• Requirement: Print the lines beginning with the one that contains "# Terminal screws" and ending with the one that contains "# Materials", exactly, both included, and no other lines.

• Data for the task:

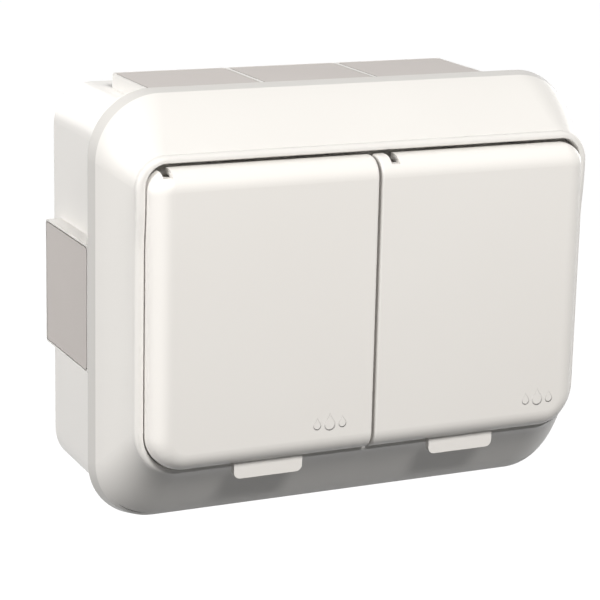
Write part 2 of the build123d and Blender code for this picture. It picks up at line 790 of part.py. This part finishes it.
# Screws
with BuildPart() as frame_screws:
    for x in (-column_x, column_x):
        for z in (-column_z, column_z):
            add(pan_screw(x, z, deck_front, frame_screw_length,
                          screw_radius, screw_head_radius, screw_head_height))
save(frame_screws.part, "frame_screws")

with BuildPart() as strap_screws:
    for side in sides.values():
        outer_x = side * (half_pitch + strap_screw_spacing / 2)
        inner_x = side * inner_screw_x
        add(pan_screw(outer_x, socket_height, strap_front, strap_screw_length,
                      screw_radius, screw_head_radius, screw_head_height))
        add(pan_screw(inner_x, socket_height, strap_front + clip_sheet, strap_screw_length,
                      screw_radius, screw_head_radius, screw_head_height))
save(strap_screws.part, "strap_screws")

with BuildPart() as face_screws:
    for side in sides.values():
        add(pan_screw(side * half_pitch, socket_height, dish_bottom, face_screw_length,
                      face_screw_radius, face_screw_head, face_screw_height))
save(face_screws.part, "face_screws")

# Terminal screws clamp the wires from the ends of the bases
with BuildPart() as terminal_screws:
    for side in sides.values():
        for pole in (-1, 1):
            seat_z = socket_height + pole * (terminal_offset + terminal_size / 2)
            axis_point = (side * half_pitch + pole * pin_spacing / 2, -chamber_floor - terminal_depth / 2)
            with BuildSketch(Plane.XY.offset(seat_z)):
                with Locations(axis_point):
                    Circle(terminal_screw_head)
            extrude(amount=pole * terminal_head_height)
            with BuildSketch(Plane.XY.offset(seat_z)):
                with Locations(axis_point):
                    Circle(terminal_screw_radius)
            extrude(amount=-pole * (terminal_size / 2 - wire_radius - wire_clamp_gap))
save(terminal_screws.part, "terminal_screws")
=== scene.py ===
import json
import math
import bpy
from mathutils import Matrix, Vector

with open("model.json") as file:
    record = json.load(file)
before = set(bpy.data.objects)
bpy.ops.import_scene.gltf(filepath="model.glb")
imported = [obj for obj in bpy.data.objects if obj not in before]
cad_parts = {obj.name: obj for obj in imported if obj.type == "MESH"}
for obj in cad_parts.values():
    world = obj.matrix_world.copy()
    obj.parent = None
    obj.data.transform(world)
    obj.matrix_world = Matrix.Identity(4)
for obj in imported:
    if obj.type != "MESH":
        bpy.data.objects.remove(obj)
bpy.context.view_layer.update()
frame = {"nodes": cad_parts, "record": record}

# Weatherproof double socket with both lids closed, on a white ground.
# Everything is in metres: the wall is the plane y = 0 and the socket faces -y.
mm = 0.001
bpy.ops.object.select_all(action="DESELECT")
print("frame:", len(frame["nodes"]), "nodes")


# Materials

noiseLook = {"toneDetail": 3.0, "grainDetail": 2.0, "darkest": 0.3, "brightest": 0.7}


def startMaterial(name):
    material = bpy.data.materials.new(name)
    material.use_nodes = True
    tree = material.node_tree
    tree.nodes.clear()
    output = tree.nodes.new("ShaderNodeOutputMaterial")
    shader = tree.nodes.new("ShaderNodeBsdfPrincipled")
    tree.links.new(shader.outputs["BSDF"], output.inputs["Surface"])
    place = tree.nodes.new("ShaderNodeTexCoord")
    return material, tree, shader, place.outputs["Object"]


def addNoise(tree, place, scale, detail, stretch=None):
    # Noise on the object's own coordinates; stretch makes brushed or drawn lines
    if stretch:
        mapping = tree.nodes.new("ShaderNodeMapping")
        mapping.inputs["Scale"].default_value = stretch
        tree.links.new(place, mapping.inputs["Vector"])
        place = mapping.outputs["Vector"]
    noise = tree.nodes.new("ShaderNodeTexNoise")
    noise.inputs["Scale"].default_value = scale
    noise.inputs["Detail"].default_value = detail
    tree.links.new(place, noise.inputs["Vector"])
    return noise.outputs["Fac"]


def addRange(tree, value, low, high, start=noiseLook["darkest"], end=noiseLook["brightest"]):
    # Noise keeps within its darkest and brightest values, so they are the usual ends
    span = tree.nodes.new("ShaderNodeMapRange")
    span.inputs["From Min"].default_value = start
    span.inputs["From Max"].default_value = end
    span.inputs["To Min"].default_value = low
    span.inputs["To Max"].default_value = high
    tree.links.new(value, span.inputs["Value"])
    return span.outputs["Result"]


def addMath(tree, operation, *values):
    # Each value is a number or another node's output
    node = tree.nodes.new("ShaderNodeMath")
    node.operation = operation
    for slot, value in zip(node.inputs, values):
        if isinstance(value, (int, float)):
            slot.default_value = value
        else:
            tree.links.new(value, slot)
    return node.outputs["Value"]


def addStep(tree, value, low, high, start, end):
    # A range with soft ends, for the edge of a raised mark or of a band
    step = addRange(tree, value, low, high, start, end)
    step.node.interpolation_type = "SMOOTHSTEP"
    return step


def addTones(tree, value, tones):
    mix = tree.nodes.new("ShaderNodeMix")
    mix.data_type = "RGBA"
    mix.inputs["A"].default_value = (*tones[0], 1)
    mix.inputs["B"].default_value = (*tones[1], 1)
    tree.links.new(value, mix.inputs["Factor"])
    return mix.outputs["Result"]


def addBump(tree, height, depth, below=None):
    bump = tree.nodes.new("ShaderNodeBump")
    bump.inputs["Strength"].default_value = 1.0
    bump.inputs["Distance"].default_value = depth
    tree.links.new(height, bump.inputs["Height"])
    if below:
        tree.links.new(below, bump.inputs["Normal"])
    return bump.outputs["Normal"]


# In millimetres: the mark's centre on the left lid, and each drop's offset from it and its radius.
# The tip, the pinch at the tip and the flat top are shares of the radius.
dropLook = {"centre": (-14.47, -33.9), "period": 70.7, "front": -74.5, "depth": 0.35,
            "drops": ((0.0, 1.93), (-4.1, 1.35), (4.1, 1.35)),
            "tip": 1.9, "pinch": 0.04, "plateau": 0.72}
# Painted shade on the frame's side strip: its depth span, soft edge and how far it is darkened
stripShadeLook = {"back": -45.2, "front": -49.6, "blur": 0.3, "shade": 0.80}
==
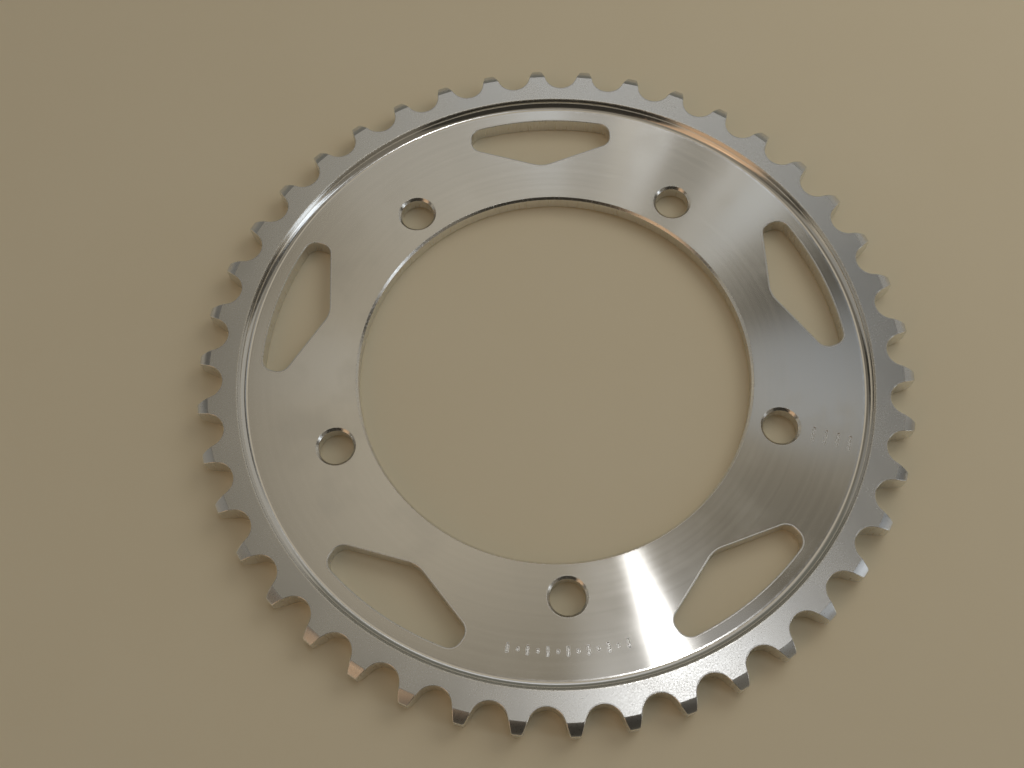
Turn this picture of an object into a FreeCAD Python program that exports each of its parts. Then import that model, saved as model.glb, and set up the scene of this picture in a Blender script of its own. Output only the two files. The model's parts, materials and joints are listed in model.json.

• Written answer:
# Terminal screws clamp the wires from the ends of the bases
with BuildPart() as terminal_screws:
    for side in sides.values():
        for pole in (-1, 1):
            seat_z = socket_height + pole * (terminal_offset + terminal_size / 2)
            axis_point = (side * half_pitch + pole * pin_spacing / 2, -chamber_floor - terminal_depth / 2)
            with BuildSketch(Plane.XY.offset(seat_z)):
                with Locations(axis_point):
                    Circle(terminal_screw_head)
            extrude(amount=pole * terminal_head_height)
            with BuildSketch(Plane.XY.offset(seat_z)):
                with Locations(axis_point):
                    Circle(terminal_screw_radius)
            extrude(amount=-pole * (terminal_size / 2 - wire_radius - wire_clamp_gap))
save(terminal_screws.part, "terminal_screws")
=== scene.py ===
import json
import math
import bpy
from mathutils import Matrix, Vector

with open("model.json") as file:
    record = json.load(file)
before = set(bpy.data.objects)
bpy.ops.import_scene.gltf(filepath="model.glb")
imported = [obj for obj in bpy.data.objects if obj not in before]
cad_parts = {obj.name: obj for obj in imported if obj.type == "MESH"}
for obj in cad_parts.values():
    world = obj.matrix_world.copy()
    obj.parent = None
    obj.data.transform(world)
    obj.matrix_world = Matrix.Identity(4)
for obj in imported:
    if obj.type != "MESH":
        bpy.data.objects.remove(obj)
bpy.context.view_layer.update()
frame = {"nodes": cad_parts, "record": record}

# Weatherproof double socket with both lids closed, on a white ground.
# Everything is in metres: the wall is the plane y = 0 and the socket faces -y.
mm = 0.001
bpy.ops.object.select_all(action="DESELECT")
print("frame:", len(frame["nodes"]), "nodes")


# Materials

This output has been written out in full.